Snabe’s election to the board is dependent on the support of at least 25 percent of shareholders, SAP said on Sunday.
“After more than 20 years with SAP, I have decided that it is time for me to begin the next phase of my career, closer to my family,” Snabe said in a statement. “What the entire SAP team has achieved since 2010 is remarkable, and the momentum we have built is now driving the transformation of the industry.”
Snabe and McDermott were appointed co-CEOs in February 2010 after CEO Leo Apotheker was forced out of the job. Apotheker went on to become CEO of Hewlett-Packard but left after a short and rocky run, while McDermott and Snabe presided over a repositioning of SAP that included a string of large acquisitions and the release of its HANA in-memory database platform, which is at the centre of all SAP product development moving forward.
“I am incredibly proud of what Jim and Bill have achieved together since they took the lead as co-CEOs in February 2010,” SAP co-founder and supervisory board chairman Hasso Plattner said in a statement. “With two of the best leaders in the industry, now I can look to bring Jim’s experience and energy to the SAP supervisory board, and be sure SAP is firmly in the hands of a visionary leader with Bill as sole CEO.”
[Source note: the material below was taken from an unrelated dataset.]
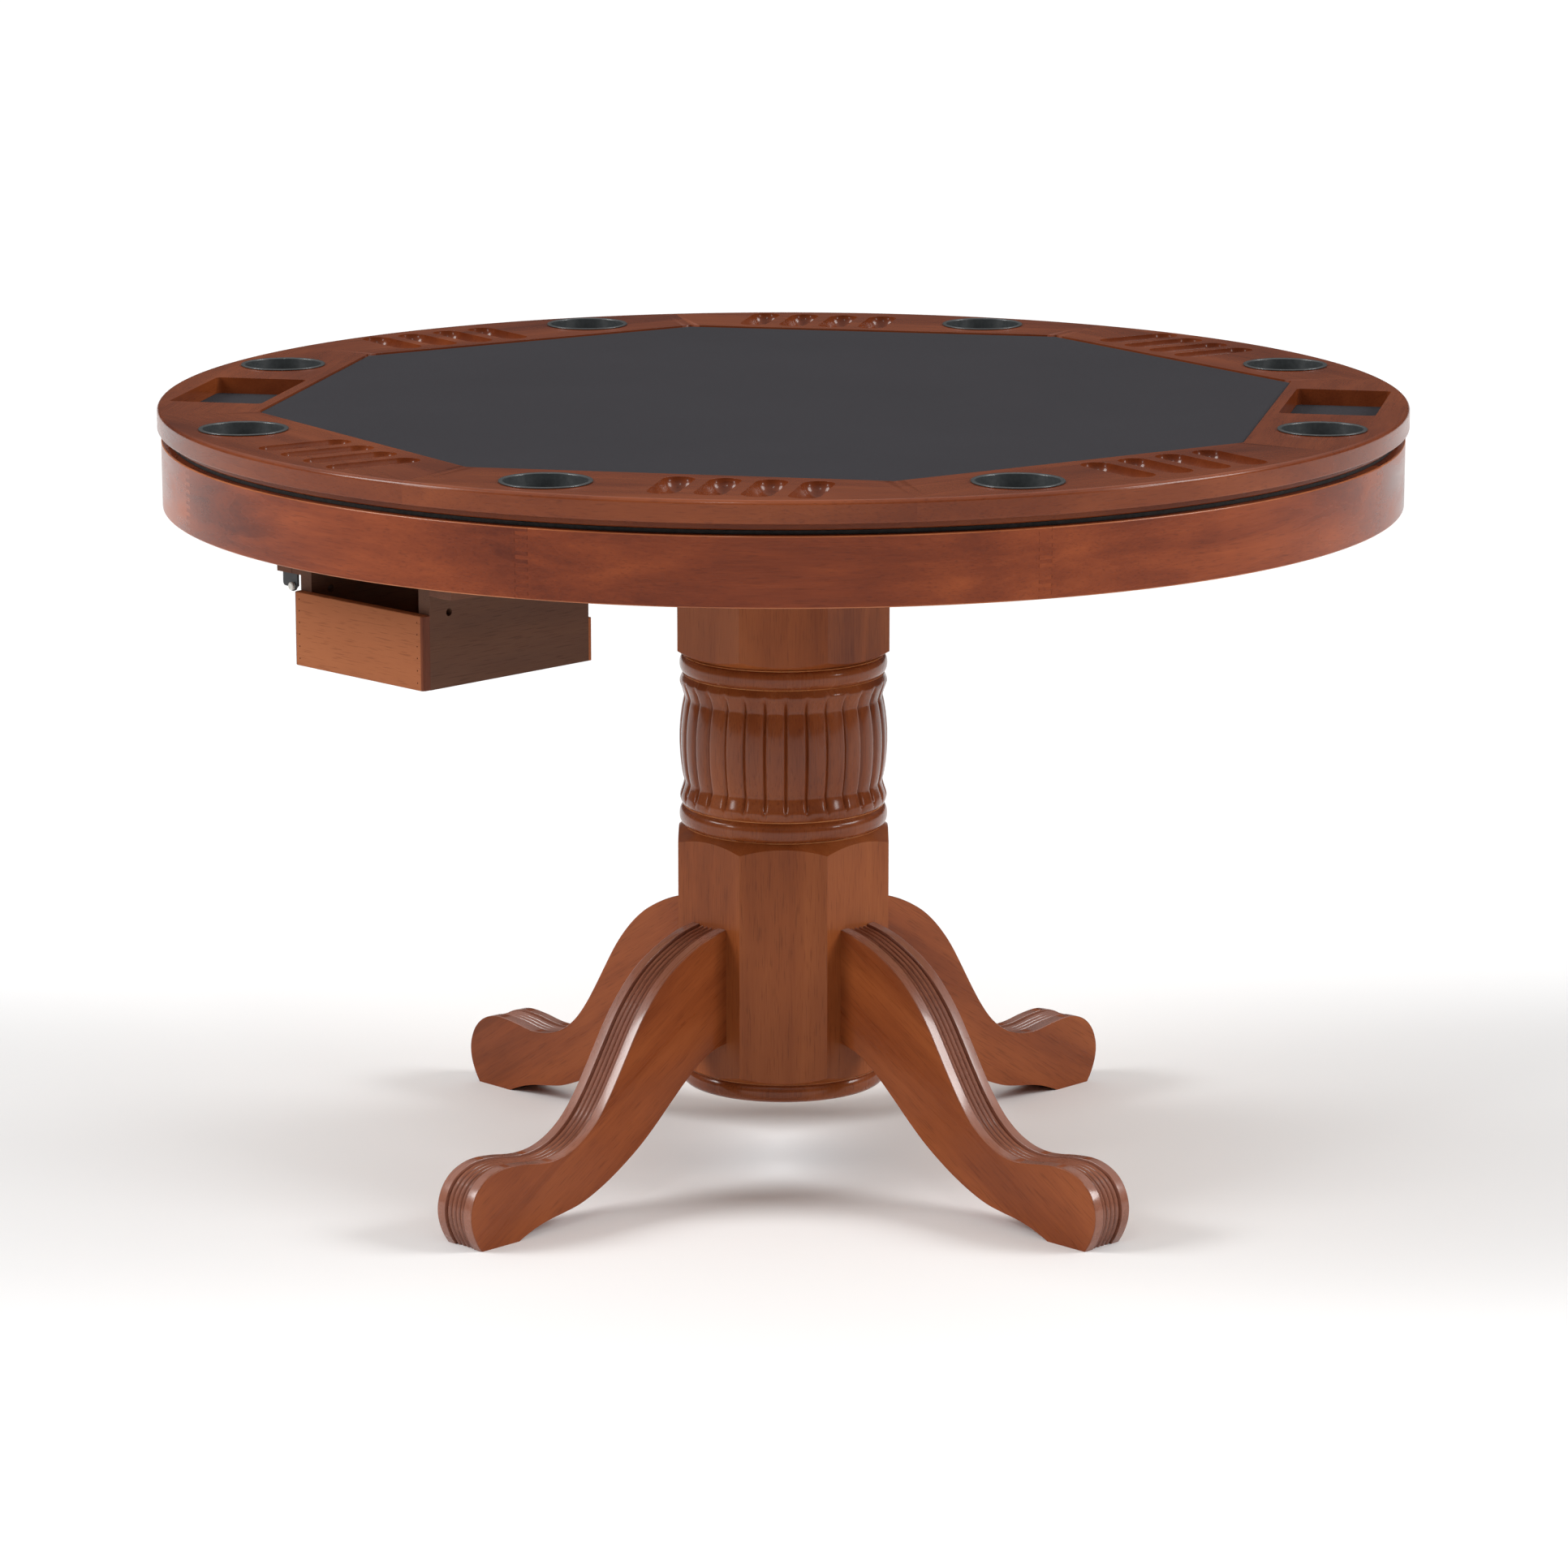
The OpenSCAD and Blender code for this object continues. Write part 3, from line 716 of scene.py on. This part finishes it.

McDermott and Snabe often spoke of their relationship in positive terms, but of late Snabe seemed to fall into the background somewhat. Upon taking the jobs, the co-CEOs took up clearly defined roles, with the gregarious McDermott focused on sales while Snabe oversaw product development.
“As co-CEOs, we have a proven track record of making bold decisions that set SAP and our customers up for value and growth,” McDermott said in a statement Sunday. “The proposed set-up, with Jim joining the supervisory board, builds on the strength of our partnership and personal friendship, and will make SAP an even stronger company.”
But a major shift seemed imminent earlier this year, when SAP executive board member Vishal Sikka was placed in charge of all SAP software development, seemingly leaving Snabe without a clear operational role at the company.
“Snabe’s move to the supervisory board reflects a need for two things,” said analyst Ray Wang , CEO of Constellation Research. The first is “a shift to more hardcore technology development – that’s [Sikka].”
The second is “a realisation that innovation is happening faster outside of Germany than in Germany,” Wang added. Sikka is based in Palo Alto.
Meanwhile, SAP’s decision to have Snabe join the supervisory board is a reflection of the valuable role he’s played as co-CEO.
“Snabe has done a great job re-focusing the company to verticals and industries,” Wang said. “He’s also been seen as the diplomat within SAP.”
While SAP’s announcement Sunday explicitly stated that McDermott would become sole CEO, there’s a chance SAP will preserve the dual leadership format, according to Wang.
“There is a need for faster pace of innovation and also a greater alignment with the needs of the customer base,” Wang added. “We wouldn’t be surprised if Vishal is named to co-CEO in six to nine months as he’s a good counterweight to McDermott’s sales and business acumen.”
SAP is expected to discuss the leadership changes further during a conference call on Monday.